Впервые Спесивцева станцевала Жизель в 1918 г., и ее так потрясла трагическая любовная история, приведшая героиню к безумию, что, готовясь к роли, она посещала психиатрические больницы. Увы, если верить Эйфману, это потрясение обернулось полным отождествлением с героиней. Тому много причин, в особенности же - неудачные романы. "Отношения с мужчинами никогда не удовлетворяли ее, она была одинока. Ею владели страсти, но она всегда влюблялась в тех, кто не мог ответить тем же, и пренебрегала теми, кто ее любил".
Напоминая Жизель, в частности, хрупким здоровьем, Спесивцева очень страдала от жестокого климата Петербурга. Ведущая балерина столицы, она танцевала в театре, где, по словам Эйфмана, условия были невыносимые. "Они голодали, отопления не было. Зрители кутались в меха, но танцоры выступали полуобнаженными.
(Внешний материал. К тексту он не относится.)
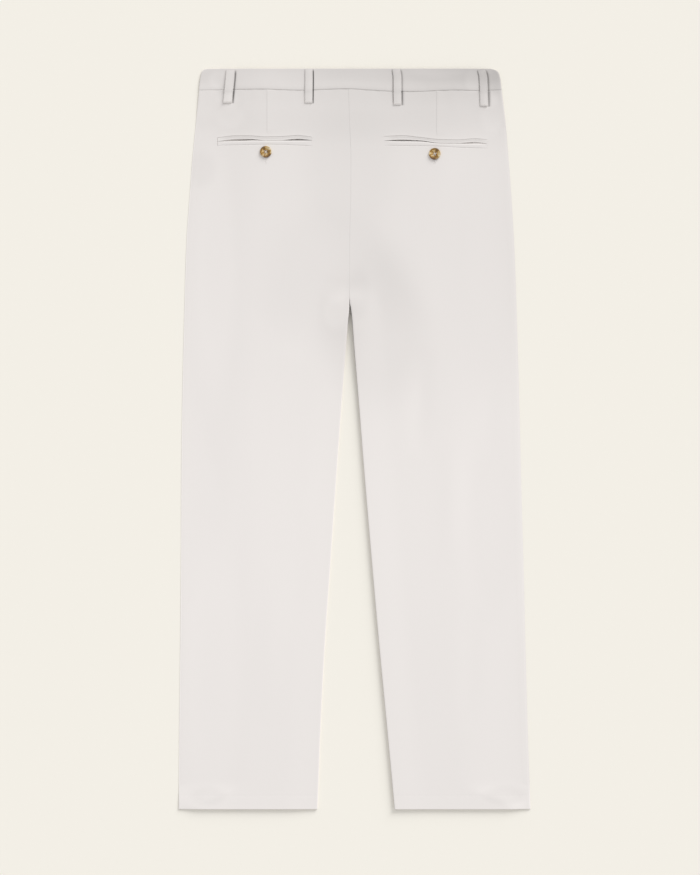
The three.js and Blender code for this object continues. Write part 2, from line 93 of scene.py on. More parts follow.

Можно было видеть пар от их дыхания". К тому же Спесивцева оказалась замешана в политику, выйдя замуж за высокопоставленного чекиста. "Она стала свидетельницей кровавых трагедий, и этот ужас не покидал ее до конца жизни".
К 1919 г. у балерины развился туберкулез, и пять лет спустя ей позволили покинуть Россию. Но Запад не обернулся спасением, хотя ее талант не угас. "Те, кто видел ее в танце, были заворожены его магией, непостижимой гармонией линий ее тела", - говорит Эйфман. И все-таки прижиться там Спесивцева не смогла. Старые душевные раны и творческая неудовлетворенность стали причиной глубокой депрессии, а потом и безумия. На взгляд Эйфмана, "танцуя Жизель, ей становилось все трудней возвращаться в обычную жизнь, и настал день, когда она не вернулась".
В 1942 г. бывшие коллеги нашли ее в больнице в Нью-Джерси и перевезли на толстовскую ферму для русских артистов в США, где, подобно Жизель, она осталась преданно верна своим прежним привязанностям. Отказываясь от всех предложений сменить гражданство, она говорила: "Я русская, и никогда не буду никем иным".
По мнению Эйфмана, история Спесивцевой типична для тех танцоров балета и хореографов, чью профессиональную жизнь разрушили российские перевороты ХХ века. Он верит, что работает от имени этих потерянных поколений, что он - утраченное звено между прошлым и будущим великого русского балета. Есть люди, которые считают такое мнение заносчивым и самонадеянным, в их числе и западные критики, которые находят творческую манеру Эйфмана избыточной, недостаточно тонкой. Однако есть в нем борение и приверженность к темам крупнее его собственного "я", и с этим поспорить трудно. В то время как Кировский и Большой торгуют застарелым великолепием, Эйфман пытается пробить тропу в XXI век.